In London, for many, when the sun comes out, the clothes come off. It doesn’t matter where you are. Or what state of preparedness your body is in. And you don’t even have to give a public health warning.
So anytime, in the summer in London, semi-nakedness – and well-nigh full nakedness, believe me – can strike. Coming from a land of generally endless sunshine – annoying, I know – I don’t quite get the obsession with public, high street flashes of flesh in the interests of soaking in the sun. I have noticed that people strip off their shirts in the high street, at restaurants, pubs, you name it. Some sights are so offensive, I think they deserve an *ASBO.
There we were, my husband and me, wandering innocently through Kensington Palace Gardens a few weeks ago when we saw a young woman emerging from the public loos wearing a skimpy bikini, with no swimming pool or beach in sight. A few minutes later, our eyes were accosted by a sight which was, well, frightening: a well-endowed and, as my granny used to say, stout lady, who had been lying on her stomach, sunbathing, decided to turn over. And as we all know, the bigger the ship, the harder it is to change direction. She lumbered her burnt pink self on to her bottom, sat up and then lay down flat on her back. What I haven’t yet mentioned is that she was clad in nothing but a G-string. Only just. Eeuww.
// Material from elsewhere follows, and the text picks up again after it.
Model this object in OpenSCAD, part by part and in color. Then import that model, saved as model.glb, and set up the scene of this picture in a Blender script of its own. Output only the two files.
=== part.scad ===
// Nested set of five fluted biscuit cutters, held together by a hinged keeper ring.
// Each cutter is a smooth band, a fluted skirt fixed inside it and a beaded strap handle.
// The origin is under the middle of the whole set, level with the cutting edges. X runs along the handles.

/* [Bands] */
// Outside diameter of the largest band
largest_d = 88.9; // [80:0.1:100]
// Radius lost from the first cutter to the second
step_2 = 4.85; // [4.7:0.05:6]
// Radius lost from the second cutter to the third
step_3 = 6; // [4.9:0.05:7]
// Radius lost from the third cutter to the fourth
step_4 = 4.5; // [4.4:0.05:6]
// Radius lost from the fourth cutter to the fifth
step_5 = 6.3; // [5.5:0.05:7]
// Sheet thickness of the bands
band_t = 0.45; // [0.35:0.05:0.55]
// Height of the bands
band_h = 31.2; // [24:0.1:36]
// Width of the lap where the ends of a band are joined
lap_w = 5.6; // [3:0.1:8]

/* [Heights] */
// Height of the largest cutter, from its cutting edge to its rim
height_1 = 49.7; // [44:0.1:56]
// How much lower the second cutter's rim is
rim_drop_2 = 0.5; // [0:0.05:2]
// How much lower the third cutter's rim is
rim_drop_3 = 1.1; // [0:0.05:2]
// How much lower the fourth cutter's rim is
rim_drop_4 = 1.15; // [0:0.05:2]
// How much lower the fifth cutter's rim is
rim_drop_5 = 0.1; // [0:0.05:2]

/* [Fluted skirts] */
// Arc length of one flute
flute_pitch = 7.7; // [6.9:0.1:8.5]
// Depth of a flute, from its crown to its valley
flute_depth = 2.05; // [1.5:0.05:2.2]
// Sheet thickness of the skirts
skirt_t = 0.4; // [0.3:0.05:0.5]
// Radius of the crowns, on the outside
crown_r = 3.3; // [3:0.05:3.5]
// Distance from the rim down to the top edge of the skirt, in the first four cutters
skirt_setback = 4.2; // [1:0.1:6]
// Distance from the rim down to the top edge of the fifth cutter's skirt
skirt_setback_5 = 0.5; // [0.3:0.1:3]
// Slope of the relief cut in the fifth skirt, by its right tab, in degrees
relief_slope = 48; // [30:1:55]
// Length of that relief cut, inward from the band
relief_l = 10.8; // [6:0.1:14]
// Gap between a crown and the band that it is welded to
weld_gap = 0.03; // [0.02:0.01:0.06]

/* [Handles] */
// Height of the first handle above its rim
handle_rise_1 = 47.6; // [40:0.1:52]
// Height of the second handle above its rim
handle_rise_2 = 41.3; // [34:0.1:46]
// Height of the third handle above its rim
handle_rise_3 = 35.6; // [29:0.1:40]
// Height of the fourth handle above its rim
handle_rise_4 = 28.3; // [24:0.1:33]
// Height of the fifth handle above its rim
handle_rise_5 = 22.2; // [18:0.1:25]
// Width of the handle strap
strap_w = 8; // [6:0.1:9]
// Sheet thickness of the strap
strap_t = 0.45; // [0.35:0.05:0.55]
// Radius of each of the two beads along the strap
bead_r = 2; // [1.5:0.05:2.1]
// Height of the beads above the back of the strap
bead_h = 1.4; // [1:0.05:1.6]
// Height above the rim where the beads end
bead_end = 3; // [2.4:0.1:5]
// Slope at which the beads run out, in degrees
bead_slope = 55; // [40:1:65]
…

So, if the sun comes out, and you’re going to bear your flesh in public, pull everything else in and at least wear some sunblock. And keep those puppies on a lead.
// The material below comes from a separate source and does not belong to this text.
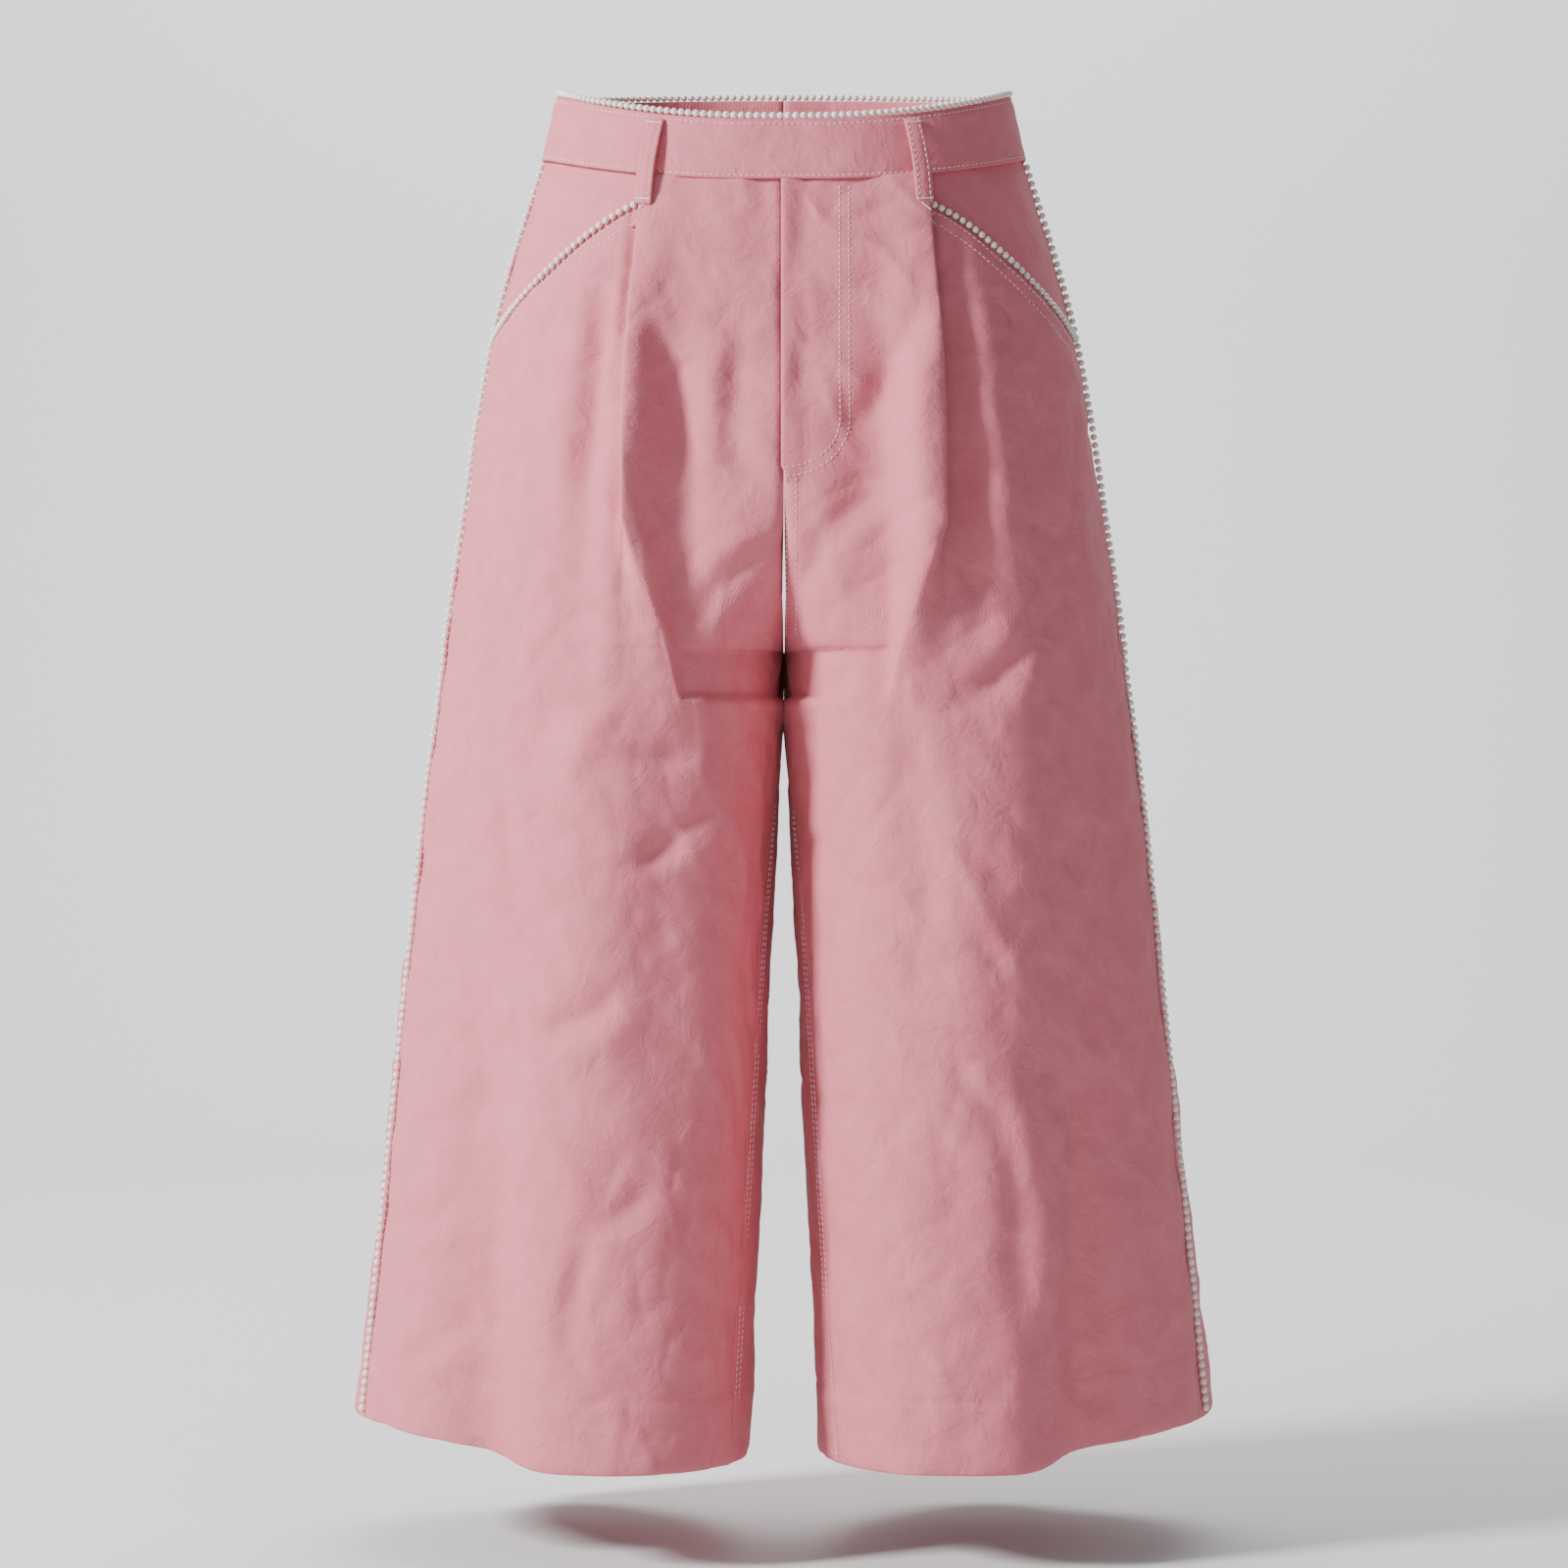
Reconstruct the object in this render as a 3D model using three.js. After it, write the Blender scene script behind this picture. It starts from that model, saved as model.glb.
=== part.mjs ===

Sunshine signing out for today …
* Wikipedia’s definition of an ASBO: In the United Kingdom, an ASBO may be issued in response to “conduct which caused or was likely to cause harm, harassment, alarm or distress, to one or more persons not of the same household as him or herself and where an ASBO is seen as necessary to protect relevant persons from further anti-social acts by the Defendant.”